Par Landry Angelo Adélakoun

 

Fortement contestée par d’aucuns parce que contestable, et fièrement applaudie par d’autres parce que profitable, la décision Dcc 23-168 du 11 mai 2023 de la Cour constitutionnelle du Bénin peut être lourde de conséquences. D’abord, la Cour a pris le contre-pied des interprétations les mieux bâties qui ont été données par de nombreux Juristes et autres analystes. En revanche, la Cour de Ganhi a confirmé non seulement l’analyse d’une autre partie des Juristes, mais elle a confirmé la lecture de nombreux fins observateurs de la vie politique qui voyait en l’action de l’ancien Hervé Hêhomey une formalité pour la validation d’un plan bien ficelé.

Quoique maitre légitime de l’interprétation de la Constitution et des dispositions du code électoral soumises à son appropriation, la Cour constitutionnelle a désavoué le Président de l’Assemblée nationale et le Président de la Commission des lois. Cette situation est paradoxale et inquiétante à divers niveaux.

Primo, la Cour semble maitriser les textes adoptés par le législateur plus que le législateur lui-même. Si les deux sont vraiment de bonne foi, cela voudrait dire qu’il y a un acteur qui a mal fait son travail. L’on a déjà vu le législateur aller demander le sens des dispositions du code électoral au juge constitutionnel et à la Commission Electorale Nationale Autonome.

Secundo, la Cour se fondant sur le fait d’avoir perçu l’esprit des textes en l’occurrence l’article 92 de la Constitution, prend démission et suspension pour des synonymes. Il s’agit ni plus ni moins de la jurisprudence suspension égal démission. Cette magie interprétative n’est pas nouvelle. Dans une décision portant sur la prestation des membres de la Cour, la Cour avait déjà rendu une décision qu’il convient d’appeler jurisprudence dedans égal devant. Le requérant avait demandé à la Cour constater et déclarer contraire à la Constitution le fait que le serment des membres de la Cour qui doit être reçu par le Président de la République devant les membres du bureau de l’Assemblée nationale ne l’a été qu’avec ceux-ci dans la salle.
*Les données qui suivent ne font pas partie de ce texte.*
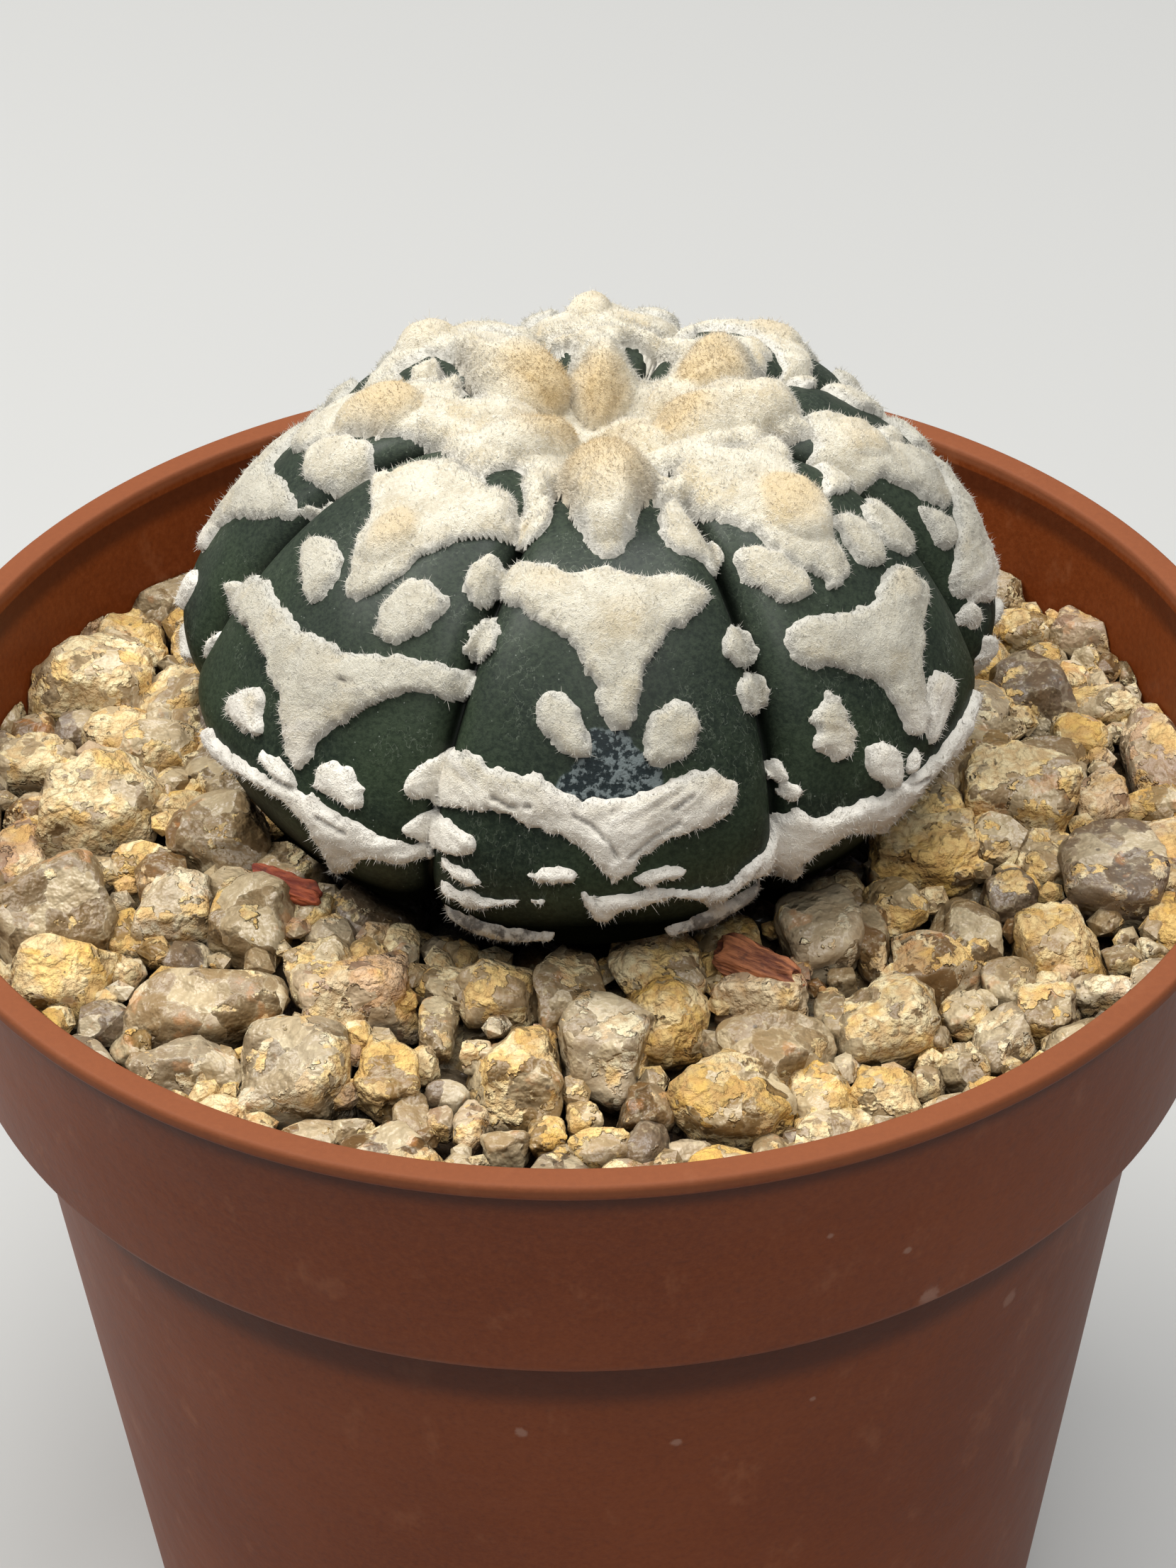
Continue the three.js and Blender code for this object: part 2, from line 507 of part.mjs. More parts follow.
function gravel() {
  const solids = [solidOf(filling(SOIL_TOP + GAP, BED_TOP))];
  const taken = [];
  for (const [x, y, length, width, height, turn] of LARGE_STONES) {
    solids.push(placedStone(x, y, length * 1.08, width * 1.08, height, turn, 0.2));
    taken.push([x, y, (length + width) / 4]);
  }
  let tries = 0;
  while (taken.length < LARGE_STONES.length + LOOSE_STONES && tries < 6000) {
    tries += 1;
    const a = between(0, 2 * Math.PI);
    const size = between(3.4, 5);
    const r = Math.sqrt(between(0, 29.2 ** 2));
    const [x, y] = [r * Math.cos(a), r * Math.sin(a)];
    const fromPlant = Math.hypot(x - PLANT_X, y - PLANT_Y);
    const free = taken.every(([u, v, w]) => Math.hypot(x - u, y - v) > 0.74 * (w + size / 2));
    if (fromPlant > 13 && free) {
      solids.push(placedStone(x, y, size * 1.2, size, size * 0.95, between(0, 180), 0.28));
      taken.push([x, y, size / 2]);
    }
  }
  const room = [solidOf(plantRoom()), solidOf(barkChip(BARK_LEFT, GAP)), solidOf(barkChip(BARK_FRONT, GAP))];
  const cut = wasm.Manifold.union(solids)
    .intersect(solidOf(filling(SOIL_TOP + GAP, RIM_HEIGHT - 1)))
    .subtract(wasm.Manifold.union(room));
  return largest(cut);
}

// A splintered chip of bark: a flat wedge with uneven ends
function barkChip([x, y, z, length, width, thick, turn, tilt], grow) {
  const points = [];
  for (const end of [-1, 1]) {
    for (const side of [-1, 1]) {
      for (const level of [-1, 1]) {
        const slant = 1 - 0.16 * end * side - 0.1 * level;
        points.push(new THREE.Vector3(
          end * ((length / 2) * slant + grow),
          side * ((width / 2) * (1 - 0.14 * end) + grow),
          level * ((thick / 2) * (1 + 0.12 * side) + grow),
        ));
      }
    }
  }
  const geometry = new ConvexGeometry(points);
  geometry.rotateX(degrees(tilt));
  geometry.rotateZ(degrees(turn));
  return geometry.translate(x, y, z);
}

const object = new THREE.Group();
function place(name, geometry, look) {
  const mesh = new THREE.Mesh(geometry, look);
  mesh.name = name;
  object.add(mesh);
}

place('pot', geometryOf(pot()), POT_BROWN);
place('soil', geometryOf(soil()), SOIL_BROWN);
place('gravel', geometryOf(gravel()), GRAVEL_CREAM);
place('cactus', geometryOf(largest(wasm.Manifold.union([solidOf(stem()), ...flecks()]))), SKIN_GREEN);
place('crown_wool', geometryOf(solidOf(crownWool())), WOOL_CREAM);
place('bark_chip_left', geometryOf(solidOf(barkChip(BARK_LEFT, 0))), BARK_RED);
place('bark_chip_front', geometryOf(solidOf(barkChip(BARK_FRONT, 0))), BARK_RED);

export default object;
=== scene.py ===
import math

import bmesh
import bpy
import numpy as np
from mathutils import Matrix, Vector
from mathutils.geometry import delaunay_2d_cdt


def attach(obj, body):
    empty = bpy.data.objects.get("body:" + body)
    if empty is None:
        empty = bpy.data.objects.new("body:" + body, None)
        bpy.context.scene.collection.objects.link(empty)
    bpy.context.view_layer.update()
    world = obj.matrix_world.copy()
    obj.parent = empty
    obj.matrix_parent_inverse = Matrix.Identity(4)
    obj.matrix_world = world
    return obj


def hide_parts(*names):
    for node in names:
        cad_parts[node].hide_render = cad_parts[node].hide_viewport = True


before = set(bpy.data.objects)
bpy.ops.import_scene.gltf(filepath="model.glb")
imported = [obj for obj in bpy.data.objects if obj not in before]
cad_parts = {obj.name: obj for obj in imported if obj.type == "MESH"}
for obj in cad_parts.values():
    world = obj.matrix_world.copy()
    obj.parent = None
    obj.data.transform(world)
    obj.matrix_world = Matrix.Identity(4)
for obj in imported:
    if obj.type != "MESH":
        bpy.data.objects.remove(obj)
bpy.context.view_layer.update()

# A star cactus with V shaped wool flecks in a round brown plastic pot topped with crushed gravel.
# Forms are worked out in millimetres and put into the meshes in metres.
MM = 0.001
TURN = 2 * math.pi
# Farther than anything here, in mm
FAR = 1e3

# The plant's middle, and its lean to +X per mm of height from a level up
PLANT_X, PLANT_Y = 0.2, 4.6
LEAN, LEAN_LEVEL = 0.085, 58.0
# Crest of a rib: radius, height and the depth of the groove beside it
RIB_CREST = np.array([
    (0, 69.5, 0), (2.6, 70.4, 0.5), (6.2, 71.9, 1.2), (10.2, 71.6, 1.7), (14.2, 69.3, 2.0),
    (17.4, 65.7, 2.1), (19.5, 61.6, 2.1), (19.8, 58.6, 1.9), (18.6, 56.0, 1.6), (16.2, 54.3, 1.4),
    (14.0, 53.2, 1.2), (11.2, 51.4, 1), (8.0, 49.0, 0.8),
])
GROOVE_AT = np.radians([-23.5, 27, 76, 117.5, 157.5, 200, 240, 280, 336.5])
RIBS = 8
CREST_AT = (GROOVE_AT[:-1] + GROOVE_AT[1:]) / 2
# The form of a groove: a wide bowl, and a narrow cut whose power makes it narrow
BOWL, CUT, CUT_POWER = 0.35, 0.5, 10
# How far the side ribs are drawn in below, from which height down, and over what height
TUCK, TUCK_LEVEL, TUCK_REACH = 2.2, 62, 6
# Rings of the root neck (radius, height), and the height of the skin's middle on the crown
NECK, SKIN_MIDDLE = ((6.0, 47.2), (6.0, 39.0), (4.0, 37.0)), 70.2
# The skin's grid: columns to a rib, then close rows from near the crown down and wide ones below
RIB_COLUMNS, CLOSE_ROWS, WIDE_ROWS = 50, (0.3, 34, 112), (35, 8)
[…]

Tertio, la Cour constitutionnelle trouve qu’il n’y a aucune chronologie à prendre en compte dans la prise en compte de la prise d’effet des articles 92 de la Constitution et 149 du code électoral. C’est surprenant. Pour la Cour ces dispositions régissent même des situations dans lesquels le député élu était déjà appelé à une haute fonction incompatible avec son mandat de député avant son élection. Le Cour semble avoir lu de travers les régimes d’incompatibilité posées tant dans la Constitution que le code électoral. Inutile de revenir sur cela puisque la Cour a reçu une requête qui aurait pu l’aider si elle voulait rester dans le juridique.

Quarto, le 27 avril 2023 la Cour a été saisie d’une requête de moi-même Landry Angelo Adelakoun et les collègues Romaric Zinsou, Fréjus Attindoglo, Conaïde Akouedenoudje et Miguèle Houeto aux fins de déclarer contraires à la demande du Ministre Hehomey à reprendre son mandat parlementaire et toutes les interprétations visant à faire croire qu’un membre du gouvernement élu député et ayant démissionné de l’Assemblée nationale peut toujours reprendre son mandat parlementaire est contraire à la Constitution et aux dispositions du code électoral. C’est donc dire que c’est au moins une semaine après que le ministre a saisi la Cour. Pour qui connait la facilité habituelle à faire des jonctions de procédures, il est surprenant que cette fois-ci la Cour a préféré traiter les dossiers pas à pas. Tout ceci semble corroborer une thèse.

Avec la décision de la Cour constitutionnelle, les députés suppléants qui se retrouvent dans le cas de l’ancien député Yahouedehou [suppléant de Hervé Hêhomey, ndlr] doivent tirer les conclusions dès à présent. La Cour a le mérite de rappeler à chaque suppléant qu’il est plus précaire qu’on ne le croit.

Une dernière leçon que la décision de la Cour inspire, c’est la mauvaise rédaction des lois depuis peu au Bénin. Peut-être que la Cour elle-même ne s’en rend pas compte.

Enfin, cette décision crée un climat de peur chez certains et renforce la crainte chez beaucoup d’autres quant à l’interprétation de la Constitution par la Cour pour les échéances qui s’annoncent.